Control method for periodically faceted surfaces and application on AlGaAs/GaAs (6 3 1) heterostructures

Recently, the set of advantages of assembling quasi-one dimensional quantum wire heterostructures by molecular beam epitaxy over high-index orientations has been exhibited, including merging the benefits of both integer-dimension extremes while ruling out their flaws. Nonetheless, hitherto a shallow knowledge of their growth evolution has been barely gathered and thereupon a scarce design control could only be achieved. In this paper we impart a profound survey of the growth phenomena present on the GaAs (6 3 1) surface in addition of a method that enhances the reflection high-energy electron diffraction in situ characterization performed upon the mesoscopic periodic corrugation in the course of homoepitaxial growth by molecular beam epitaxy and for the first time in literature, during heteroepitaxy.

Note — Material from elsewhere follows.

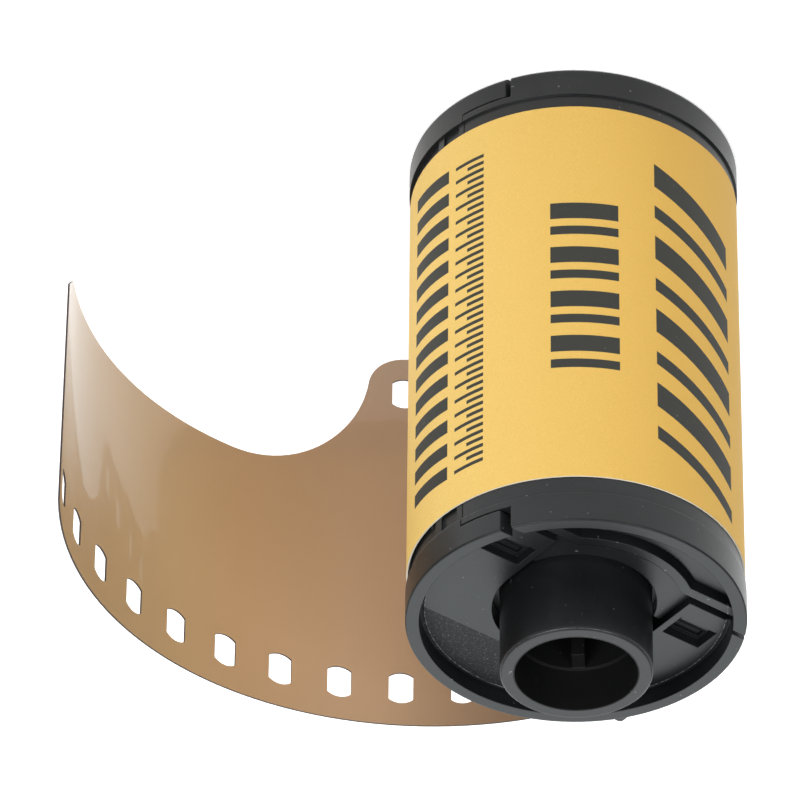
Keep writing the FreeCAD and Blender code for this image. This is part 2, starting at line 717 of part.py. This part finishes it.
def make_spool():
    """The spool, moulded in one piece: core, flanges, long hub and short hub."""
    web = (BODY_HEIGHT - WEB_THICKNESS) / 2
    body = turned(spool_section())
    body = body.cut(socket(web + WEB_THICKNESS, BODY_HEIGHT + HUB_RISE))
    body = body.cut(socket(web, 0))
    slot = Part.makeBox(
        HUB_RADIUS,
        CATCH_SLOT_WIDTH,
        CATCH_SLOT_HEIGHT,
        FreeCAD.Vector(
            HUB_BORE - KEY_HEIGHT / 2,
            -CATCH_SLOT_WIDTH / 2,
            (BODY_HEIGHT - CATCH_SLOT_HEIGHT) / 2,
        ),
    )
    body = body.cut(slot)
    body.rotate(ORIGIN, UP, SPOOL_TURN_ANGLE)
    return body


def main():
    """Build every piece and write one file for each."""
    os.makedirs("parts", exist_ok=True)
    pieces = {
        "main_shell": make_main_shell(),
        "cover_shell": make_cover_shell(),
        "label": make_label(),
        "plush_strip_outer": make_plush(1),
        "plush_strip_inner": make_plush(-1),
        "spool": make_spool(),
        "film": make_film(),
    }
    for name, shape in pieces.items():
        solids = shape.Solids
        print(name, "solids", len(solids), "valid", shape.isValid(), "volume", round(shape.Volume, 2))
        whole = solids[0] if len(solids) == 1 else shape
        whole.exportStep("parts/" + name + ".step")


main()
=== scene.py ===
"""Looks of the loaded 35 mm film cartridge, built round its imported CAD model, in metres.

The cartridge stands on its flat end with the long hub up. The photograph was
taken from above the hub end with the picture turned half a turn, so the
camera is rolled and the long hub points down in the picture.
"""
import math

import bpy
from mathutils import Matrix, Vector

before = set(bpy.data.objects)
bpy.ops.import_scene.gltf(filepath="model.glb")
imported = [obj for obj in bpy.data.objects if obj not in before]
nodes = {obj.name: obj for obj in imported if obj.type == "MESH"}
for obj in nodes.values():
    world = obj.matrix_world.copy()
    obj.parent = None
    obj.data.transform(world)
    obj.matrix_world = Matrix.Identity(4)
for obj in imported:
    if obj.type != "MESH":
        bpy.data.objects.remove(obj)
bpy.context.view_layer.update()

MM = 0.001

# Camera, in millimetres and pixels of the photograph
PICTURE = 800
SENSOR = 36.0
FOCAL_PIXELS = 7403.4
PRINCIPAL_POINT = (414.8, 401.0)
CAMERA_PLACE = (11.906, -434.161, 362.33)
CAMERA_RIGHT = (-0.99995, -0.00624, -0.00796)
CAMERA_UP = (0.01011, -0.61681, -0.78705)

# Sizes repeated from the CAD, in millimetres and degrees
BARREL_RADIUS = 12.3
CURL_CENTRE = (10.72, -8.49)
MM_PER_DEGREE = math.radians(BARREL_RADIUS)
FULL_TURN = 360.0
LABEL_START_ANGLE = 148.0    # just before the label's first edge
PLATE_TOP = 42.0             # above the end plate and below the rim's face
PLATE_REACH = 11.5           # radius that the end plate lies within
BORE_RADIUS = 4.6            # radius that the hub's bore lies within
PATCH_START = 6.5            # axis to the end plate's coarse patch
PATCH_DIRECTION = (0.595, 0.804)
NO_PATCH = 60.0              # a start past the whole part, for a piece without the patch

# Round edges with a painted highlight, a pale broken line where light catches them: radius from
# and to, height from and to, in millimetres
HIGHLIGHT_RINGS = ((11.02, 11.11, 41.1, 41.35), (5.50, 5.6, 46.95, 47.2))

# Painted shade on the film beside the lips, where the cartridge shades it: x from and to, height
# from and to, in millimetres
SHADED_X = (4.0, 14.0)
SHADED_HEIGHT = (24.0, 37.0)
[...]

The fundamentals of the unparalleled corrugation uniformity are expanded in terms of a novel perspective for the surface reconstruction and anisotropic diffusion process. Furthermore, an inverse Weissenberg-RHEED method is proposed to enhance the design control over the mesoscopic corrugation in situ, optimizing the production cycle of quasi-one dimensional QWRs and enabling a proper framework in pursuit for application into higher performance electro-optical devices.